If we assume that the prophet/king Benjamin authorized Zeniff's expedition, then he surely would have made sure that there was adequate priesthood leadership along--and Zeniff, whose pleading on behalf of "that which was good among [the Lamanites]" prevented their massacre, would seem an ideal candidate as priesthood leader (Mosiah 9:1). He certainly seems to have acted as a priesthood leader, as he led his people to "cry mightily to the Lord that he would deliver us out of the hands of our enemies" (9:17) and to depend upon "the strength of the Lord to battle" (10:10). So if we assume that Zeniff held the priesthood (and he consecrated priests, whether he held the priesthood or not--11:5), then we can almost certainly assume that he conferred it on the son who he appointed to take his place as a prophet king: Noah. Noah, in turn, "consecrated new [priests]," one of whom was Alma.

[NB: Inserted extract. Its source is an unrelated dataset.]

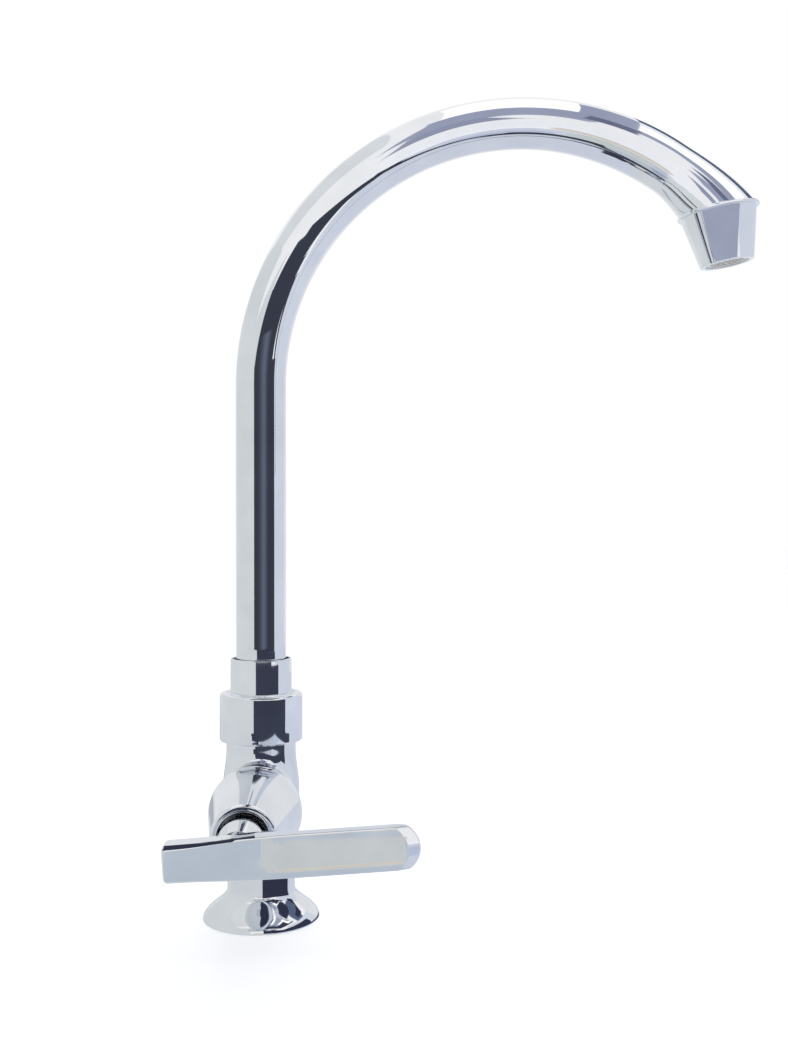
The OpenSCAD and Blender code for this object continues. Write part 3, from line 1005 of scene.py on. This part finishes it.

Thus Alma--like Zacharias or John the Baptist in the New Testament--would have been legitimately ordained by one who held authority, even though the general administration of priesthood authority was corrupt. In this scenario, Alma already held the requisite authority to act--he simply needed to access the power of the priesthood by repenting and sanctifying himself. In this respect, President Packer suggested last April, the people of King Noah had something in common with us: "We [like King Noah] have done very well at distributing the authority of the priesthood. We have priesthood authority planted nearly everywhere. We have quorums of elders and high priests worldwide. But distributing the authority of the priesthood has raced, I think, ahead of distributing the power of the priesthood." So if Alma had the priesthood, then his self-immersion might simply be understood as a re-commitment to his earlier, baptismal covenants (and re-baptism was not all that uncommon a practice in the early restored church--plenty of analogous examples).

So--take your pick. I think in either explanation there is ample evidence that Alma acted with ample authority when was immersed with Helam and baptized in the waters of Mormon.